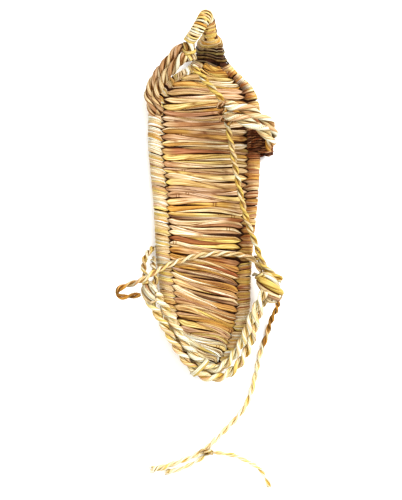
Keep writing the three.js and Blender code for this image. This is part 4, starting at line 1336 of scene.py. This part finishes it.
class SANDAL_OT_tie_cords(Step, bpy.types.Operator):
    """Lay the free tie cord, its knot, its second cord and its short end"""
    bl_idname = "sandal.tie_cords"
    bl_label = "Tie cords"
    draws = 70

    def build(self, s, rng):
        knot = self.knot(rng)
        cords = (
            ("tie_rope", TIE_ROUTE, s.tie_cord, "tie_cord", 14 * MM, 42 * MM, [knot]),
            ("second_rope", SECOND_ROUTE, s.tie_cord * 0.8, "tie_cord_second", 6 * MM, 0, []),
            ("tail_rope", TAIL_ROUTE, s.tail_cord, "tie_tail", 12 * MM, 0, []),
        )
        for name, points, radius, node, fray, stained, carried in cords:
            path = smooth_path(np.array(points) * MM)
            rope = rope_straws(path, radius, PALE, rng, pitch=19 * MM, frayed=(0, fray),
                               stained=stained, shade=PALE_GROOVE_SHADE, bright=1.4)
            piece = lay_rope(name, [rope], node, "Cord straw")

    def knot(self, rng):
        """Turns of cord round the meeting of the cords."""
        turn = np.linspace(0, FULL_TURN * 1.6, 40)
        path = np.stack([1.8 + 4.0 * np.cos(turn), -190.9 + 1.6 * np.sin(turn * 0.9),
                         3.8 + 2.2 * np.sin(turn)], axis=1) * MM
        rope = rope_straws(path, 1.7 * MM, YELLOWISH, rng, pitch=11 * MM)
        return lay_rope("tie_knot_turns", [rope], "tie_knot", "Cord straw")


class SANDAL_OT_stage(Step, bpy.types.Operator):
    """Set the camera, the floor and the lights"""
    bl_idname = "sandal.stage"
    bl_label = "Stage"

    def build(self, s, rng):
        scene = bpy.context.scene
        self.camera(scene)
        self.floor()
        self.lights(scene)

    def camera(self, scene):
        camera = new_object("Camera", bpy.data.cameras.new("Camera"))
        camera.data.lens = 61.5
        camera.data.sensor_width = 36.0
        eye = Vector((-0.070, -0.035, 0.650))
        aim = Vector((-0.003, -0.037, 0.010))
        back = (eye - aim).normalized()
        right = Vector((0, 1, 0)).cross(back).normalized()
        turned = Matrix((right, back.cross(right), back)).transposed().to_4x4()
        camera.matrix_world = Matrix.Translation(eye) @ turned
        scene.camera = camera

    def floor(self):
        bm = bmesh.new()
        bmesh.ops.create_grid(bm, x_segments=1, y_segments=1, size=3.0)
        floor = new_object("floor", mesh_of(bm, "floor"))
        material, tree, surface = new_material("Ground")
        fill(tree, surface, {"Base Color": (*colours().ground, 1.0), "Roughness": 0.9})
        floor.data.materials.append(material)

    def lights(self, scene):
        scene.world = bpy.data.worlds.new("Studio")
        scene.world.use_nodes = True
        tree = scene.world.node_tree
        fill(tree, tree.nodes["Background"], {"Color": (1.0, 1.0, 1.0, 1.0), "Strength": 0.85})
        for name, eye, size, watts in (("Key", (0.5, 0.4, 0.9), 0.7, 11.0),
                                       ("Fill", (-0.6, -0.2, 1.0), 0.9, 2.0)):
            light = new_object(name, bpy.data.lights.new(name, "AREA"))
            light.data.size = size
            light.data.energy = watts
            light.location = eye
            light.rotation_euler = (-Vector(eye)).to_track_quat("-Z", "Y").to_euler()
        scene.view_settings.view_transform = "Standard"
        scene.view_settings.look = "High Contrast"


class SANDAL_PT_panel(bpy.types.Panel):
    """Sizes, colours and steps of the sandal"""
    bl_label = "Straw Sandal"
    bl_idname = "SANDAL_PT_panel"
    bl_space_type = "VIEW_3D"
    bl_region_type = "UI"
    bl_category = "Sandal"

    def draw(self, context):
        for group in (context.scene.sandal_sizes, context.scene.sandal_colours):
            box = self.layout.box()
            for name in group.__annotations__:
                box.prop(group, name)
        for step in STEPS_IN_ORDER:
            self.layout.operator(step.bl_idname)


STEPS_IN_ORDER = (
    SANDAL_OT_stage,
    SANDAL_OT_tie_cords,
    SANDAL_OT_sole_core,
    SANDAL_OT_weave,
    SANDAL_OT_peak,
    SANDAL_OT_straps,
    SANDAL_OT_lace,
    SANDAL_OT_heel,
    SANDAL_OT_side_loops,
    SANDAL_OT_cross_cord,
)
CLASSES = (SandalSizes, SandalColours, *STEPS_IN_ORDER, SANDAL_PT_panel)


def register():
    for cls in CLASSES:
        bpy.utils.register_class(cls)
    bpy.types.Scene.sandal_sizes = PointerProperty(type=SandalSizes)
    bpy.types.Scene.sandal_colours = PointerProperty(type=SandalColours)


def unregister():
    del bpy.types.Scene.sandal_colours
    del bpy.types.Scene.sandal_sizes
    for cls in reversed(CLASSES):
        bpy.utils.unregister_class(cls)


def main():
    register()
    for step in STEPS_IN_ORDER:
        family, name = step.bl_idname.split(".")
        getattr(getattr(bpy.ops, family), name)()


if __name__ == "__main__":
    main()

_Short problem:_ Write down again the exact lines running from the beginning of the data to the line containing "self.lights(scene)", with both ends included.

_Completed task:_
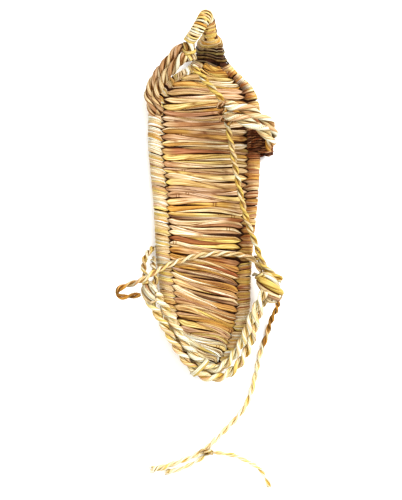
Keep writing the three.js and Blender code for this image. This is part 4, starting at line 1336 of scene.py. This part finishes it.
class SANDAL_OT_tie_cords(Step, bpy.types.Operator):
    """Lay the free tie cord, its knot, its second cord and its short end"""
    bl_idname = "sandal.tie_cords"
    bl_label = "Tie cords"
    draws = 70

    def build(self, s, rng):
        knot = self.knot(rng)
        cords = (
            ("tie_rope", TIE_ROUTE, s.tie_cord, "tie_cord", 14 * MM, 42 * MM, [knot]),
            ("second_rope", SECOND_ROUTE, s.tie_cord * 0.8, "tie_cord_second", 6 * MM, 0, []),
            ("tail_rope", TAIL_ROUTE, s.tail_cord, "tie_tail", 12 * MM, 0, []),
        )
        for name, points, radius, node, fray, stained, carried in cords:
            path = smooth_path(np.array(points) * MM)
            rope = rope_straws(path, radius, PALE, rng, pitch=19 * MM, frayed=(0, fray),
                               stained=stained, shade=PALE_GROOVE_SHADE, bright=1.4)
            piece = lay_rope(name, [rope], node, "Cord straw")

    def knot(self, rng):
        """Turns of cord round the meeting of the cords."""
        turn = np.linspace(0, FULL_TURN * 1.6, 40)
        path = np.stack([1.8 + 4.0 * np.cos(turn), -190.9 + 1.6 * np.sin(turn * 0.9),
                         3.8 + 2.2 * np.sin(turn)], axis=1) * MM
        rope = rope_straws(path, 1.7 * MM, YELLOWISH, rng, pitch=11 * MM)
        return lay_rope("tie_knot_turns", [rope], "tie_knot", "Cord straw")


class SANDAL_OT_stage(Step, bpy.types.Operator):
    """Set the camera, the floor and the lights"""
    bl_idname = "sandal.stage"
    bl_label = "Stage"

    def build(self, s, rng):
        scene = bpy.context.scene
        self.camera(scene)
        self.floor()
        self.lights(scene)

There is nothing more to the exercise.